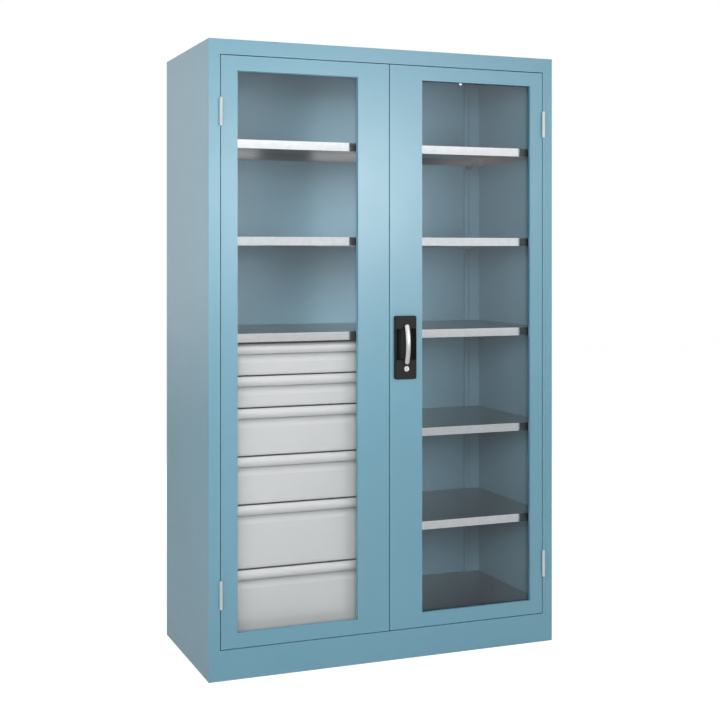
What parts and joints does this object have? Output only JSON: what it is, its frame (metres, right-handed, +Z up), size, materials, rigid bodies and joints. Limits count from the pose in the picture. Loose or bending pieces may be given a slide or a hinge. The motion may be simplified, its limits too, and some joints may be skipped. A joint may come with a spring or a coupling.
{
  "type": "storage cabinet",
  "caption": "Tall steel storage cabinet with two windowed hinged doors, a lever lock, shelves, and a block of drawers at the lower left.",
  "frame": {"origin": "centre of the bounding box at the underside of the glides", "axes": "+X to the cabinet's right seen from the front, +Y to the back, +Z up; the doors face -Y"},
  "size_m": [1.2, 0.534, 1.952],
  "materials": {
    "blue_paint": "fine-textured powder coat, satin",
    "grey_paint": "powder coat, satin",
    "galvanised": "bright galvanised sheet",
    "zinc": "zinc plated",
    "satin_chrome": "satin chrome",
    "black_plastic": "fine grained",
    "rubber": "matt",
    "clear_pane": "clear, lightly tinted"
  },
  "bodies": {
    "carcass": {"side_panel_left": "blue_paint", "side_panel_right": "blue_paint", "front_stiles": "blue_paint", "roof_panel": "blue_paint", "header_rail": "blue_paint", "back_panel": "blue_paint", "floor_shelf": "galvanised", "plinth_front": "blue_paint", "base_rails": "blue_paint", "slotted_posts": "blue_paint", "partition": "blue_paint", "drawer_cheek": "galvanised", "drawer_runners": "galvanised", "shelf_clips": "galvanised", "glides": "black_plastic", "hinge_frame_halves": "zinc", "hinge_pins": "zinc", "lock_keepers": "zinc", "door_buffers": "rubber", "shelf_top": "galvanised", "shelf_upper": "galvanised", "shelf_middle": "galvanised", "shelf_right_upper": "galvanised", "shelf_right_lower": "galvanised"},
    "door_left": {"door_left_panel": "blue_paint", "door_left_seal": "rubber", "door_left_pane": "clear_pane", "door_left_retainer": "blue_paint", "door_left_hinge_halves": "zinc"},
    "door_right": {"door_right_panel": "blue_paint", "door_right_seal": "rubber", "door_right_pane": "clear_pane", "door_right_retainer": "blue_paint", "door_right_hinge_halves": "zinc", "handle_escutcheon": "black_plastic", "lock_case": "zinc", "rod_guides": "black_plastic", "case_screws": "zinc"},
    "lever": {"lever_handle": "satin_chrome"},
    "lock": {"lock_cylinder": "satin_chrome"},
    "upper_rod": {"rod_upper": "zinc"},
    "lower_rod": {"rod_lower": "zinc"},
    "drawer_1": {"drawer_body_1": "grey_paint", "drawer_grip_1": "grey_paint", "drawer_slides_1": "galvanised"},
    "drawer_2": {"drawer_body_2": "grey_paint", "drawer_grip_2": "grey_paint", "drawer_slides_2": "galvanised"},
    "drawer_3": {"drawer_body_3": "grey_paint", "drawer_grip_3": "grey_paint", "drawer_slides_3": "galvanised"},
    "drawer_4": {"drawer_body_4": "grey_paint", "drawer_grip_4": "grey_paint", "drawer_slides_4": "galvanised"},
    "drawer_5": {"drawer_body_5": "grey_paint", "drawer_grip_5": "grey_paint", "drawer_slides_5": "galvanised"},
    "drawer_6": {"drawer_body_6": "grey_paint", "drawer_grip_6": "grey_paint", "drawer_slides_6": "galvanised"}
  },
  "joints": [
    {"name": "door_left_swing", "type": "hinge", "parent": "carcass", "child": "door_left", "pos_m": [-0.5632, -0.2388, 0.977], "axis": [0, 0, -1], "range_deg": [0, 180]},
    {"name": "door_right_swing", "type": "hinge", "parent": "carcass", "child": "door_right", "pos_m": [0.5632, -0.2388, 0.977], "axis": [0, 0, 1], "range_deg": [0, 180]},
    {"name": "lever_turn", "type": "hinge", "parent": "door_right", "child": "lever", "pos_m": [0.053, -0.2464, 1.0645], "axis": [0, -1, 0], "range_deg": [0, 90]},
    {"name": "key_turn", "type": "hinge", "parent": "door_right", "child": "lock", "pos_m": [0.053, -0.24605, 0.9322], "axis": [0, 1, 0], "range_deg": [0, 90]},
    {"name": "rod_upper_slide", "type": "slide", "parent": "door_right", "child": "upper_rod", "axis": [0, 0, -1], "range_m": [0, 0.0197]},
    {"name": "rod_lower_slide", "type": "slide", "parent": "door_right", "child": "lower_rod", "axis": [0, 0, 1], "range_m": [0, 0.0197]},
    {"name": "drawer_1_slide", "type": "slide", "parent": "carcass", "child": "drawer_1", "axis": [0, -1, 0], "range_m": [0, 0.02]},
    {"name": "drawer_2_slide", "type": "slide", "parent": "carcass", "child": "drawer_2", "axis": [0, -1, 0], "range_m": [0, 0.02]},
    {"name": "drawer_3_slide", "type": "slide", "parent": "carcass", "child": "drawer_3", "axis": [0, -1, 0], "range_m": [0, 0.02]},
    {"name": "drawer_4_slide", "type": "slide", "parent": "carcass", "child": "drawer_4", "axis": [0, -1, 0], "range_m": [0, 0.02]},
    {"name": "drawer_5_slide", "type": "slide", "parent": "carcass", "child": "drawer_5", "axis": [0, -1, 0], "range_m": [0, 0.02]},
    {"name": "drawer_6_slide", "type": "slide", "parent": "carcass", "child": "drawer_6", "axis": [0, -1, 0], "range_m": [0, 0.02]}
  ],
  "couplings": [
    {"joint": "rod_upper_slide", "follows": "lever_turn", "m_per_rad": 0.01254},
    {"joint": "rod_lower_slide", "follows": "lever_turn", "m_per_rad": 0.01254}
  ]
}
-----
## Instructions to follow
Return all of the data precisely as it appears.

## Full output
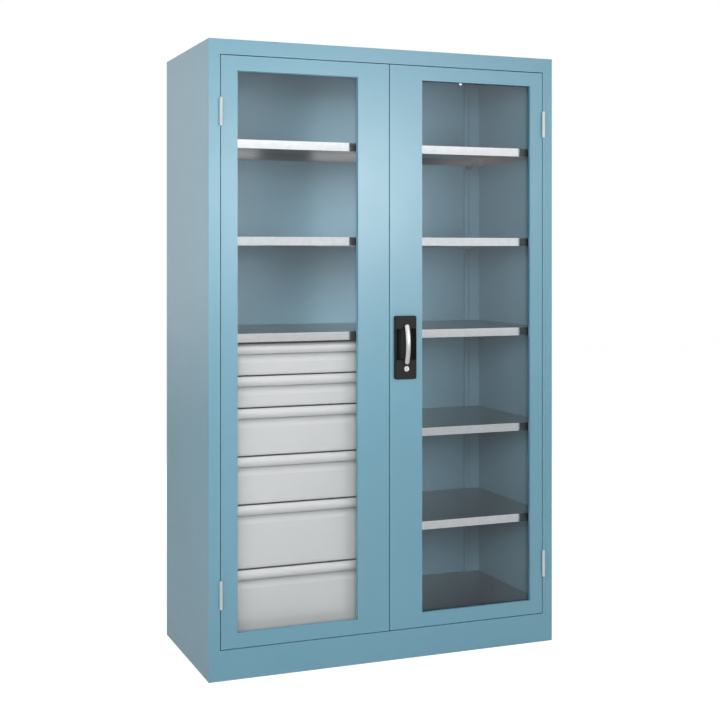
What parts and joints does this object have? Output only JSON: what it is, its frame (metres, right-handed, +Z up), size, materials, rigid bodies and joints. Limits count from the pose in the picture. Loose or bending pieces may be given a slide or a hinge. The motion may be simplified, its limits too, and some joints may be skipped. A joint may come with a spring or a coupling.
{
  "type": "storage cabinet",
  "caption": "Tall steel storage cabinet with two windowed hinged doors, a lever lock, shelves, and a block of drawers at the lower left.",
  "frame": {"origin": "centre of the bounding box at the underside of the glides", "axes": "+X to the cabinet's right seen from the front, +Y to the back, +Z up; the doors face -Y"},
  "size_m": [1.2, 0.534, 1.952],
  "materials": {
    "blue_paint": "fine-textured powder coat, satin",
    "grey_paint": "powder coat, satin",
    "galvanised": "bright galvanised sheet",
    "zinc": "zinc plated",
    "satin_chrome": "satin chrome",
    "black_plastic": "fine grained",
    "rubber": "matt",
    "clear_pane": "clear, lightly tinted"
  },
  "bodies": {
    "carcass": {"side_panel_left": "blue_paint", "side_panel_right": "blue_paint", "front_stiles": "blue_paint", "roof_panel": "blue_paint", "header_rail": "blue_paint", "back_panel": "blue_paint", "floor_shelf": "galvanised", "plinth_front": "blue_paint", "base_rails": "blue_paint", "slotted_posts": "blue_paint", "partition": "blue_paint", "drawer_cheek": "galvanised", "drawer_runners": "galvanised", "shelf_clips": "galvanised", "glides": "black_plastic", "hinge_frame_halves": "zinc", "hinge_pins": "zinc", "lock_keepers": "zinc", "door_buffers": "rubber", "shelf_top": "galvanised", "shelf_upper": "galvanised", "shelf_middle": "galvanised", "shelf_right_upper": "galvanised", "shelf_right_lower": "galvanised"},
    "door_left": {"door_left_panel": "blue_paint", "door_left_seal": "rubber", "door_left_pane": "clear_pane", "door_left_retainer": "blue_paint", "door_left_hinge_halves": "zinc"},
    "door_right": {"door_right_panel": "blue_paint", "door_right_seal": "rubber", "door_right_pane": "clear_pane", "door_right_retainer": "blue_paint", "door_right_hinge_halves": "zinc", "handle_escutcheon": "black_plastic", "lock_case": "zinc", "rod_guides": "black_plastic", "case_screws": "zinc"},
    "lever": {"lever_handle": "satin_chrome"},
    "lock": {"lock_cylinder": "satin_chrome"},
    "upper_rod": {"rod_upper": "zinc"},
    "lower_rod": {"rod_lower": "zinc"},
    "drawer_1": {"drawer_body_1": "grey_paint", "drawer_grip_1": "grey_paint", "drawer_slides_1": "galvanised"},
    "drawer_2": {"drawer_body_2": "grey_paint", "drawer_grip_2": "grey_paint", "drawer_slides_2": "galvanised"},
    "drawer_3": {"drawer_body_3": "grey_paint", "drawer_grip_3": "grey_paint", "drawer_slides_3": "galvanised"},
    "drawer_4": {"drawer_body_4": "grey_paint", "drawer_grip_4": "grey_paint", "drawer_slides_4": "galvanised"},
    "drawer_5": {"drawer_body_5": "grey_paint", "drawer_grip_5": "grey_paint", "drawer_slides_5": "galvanised"},
    "drawer_6": {"drawer_body_6": "grey_paint", "drawer_grip_6": "grey_paint", "drawer_slides_6": "galvanised"}
  },
  "joints": [
    {"name": "door_left_swing", "type": "hinge", "parent": "carcass", "child": "door_left", "pos_m": [-0.5632, -0.2388, 0.977], "axis": [0, 0, -1], "range_deg": [0, 180]},
    {"name": "door_right_swing", "type": "hinge", "parent": "carcass", "child": "door_right", "pos_m": [0.5632, -0.2388, 0.977], "axis": [0, 0, 1], "range_deg": [0, 180]},
    {"name": "lever_turn", "type": "hinge", "parent": "door_right", "child": "lever", "pos_m": [0.053, -0.2464, 1.0645], "axis": [0, -1, 0], "range_deg": [0, 90]},
    {"name": "key_turn", "type": "hinge", "parent": "door_right", "child": "lock", "pos_m": [0.053, -0.24605, 0.9322], "axis": [0, 1, 0], "range_deg": [0, 90]},
    {"name": "rod_upper_slide", "type": "slide", "parent": "door_right", "child": "upper_rod", "axis": [0, 0, -1], "range_m": [0, 0.0197]},
    {"name": "rod_lower_slide", "type": "slide", "parent": "door_right", "child": "lower_rod", "axis": [0, 0, 1], "range_m": [0, 0.0197]},
    {"name": "drawer_1_slide", "type": "slide", "parent": "carcass", "child": "drawer_1", "axis": [0, -1, 0], "range_m": [0, 0.02]},
    {"name": "drawer_2_slide", "type": "slide", "parent": "carcass", "child": "drawer_2", "axis": [0, -1, 0], "range_m": [0, 0.02]},
    {"name": "drawer_3_slide", "type": "slide", "parent": "carcass", "child": "drawer_3", "axis": [0, -1, 0], "range_m": [0, 0.02]},
    {"name": "drawer_4_slide", "type": "slide", "parent": "carcass", "child": "drawer_4", "axis": [0, -1, 0], "range_m": [0, 0.02]},
    {"name": "drawer_5_slide", "type": "slide", "parent": "carcass", "child": "drawer_5", "axis": [0, -1, 0], "range_m": [0, 0.02]},
    {"name": "drawer_6_slide", "type": "slide", "parent": "carcass", "child": "drawer_6", "axis": [0, -1, 0], "range_m": [0, 0.02]}
  ],
  "couplings": [
    {"joint": "rod_upper_slide", "follows": "lever_turn", "m_per_rad": 0.01254},
    {"joint": "rod_lower_slide", "follows": "lever_turn", "m_per_rad": 0.01254}
  ]
}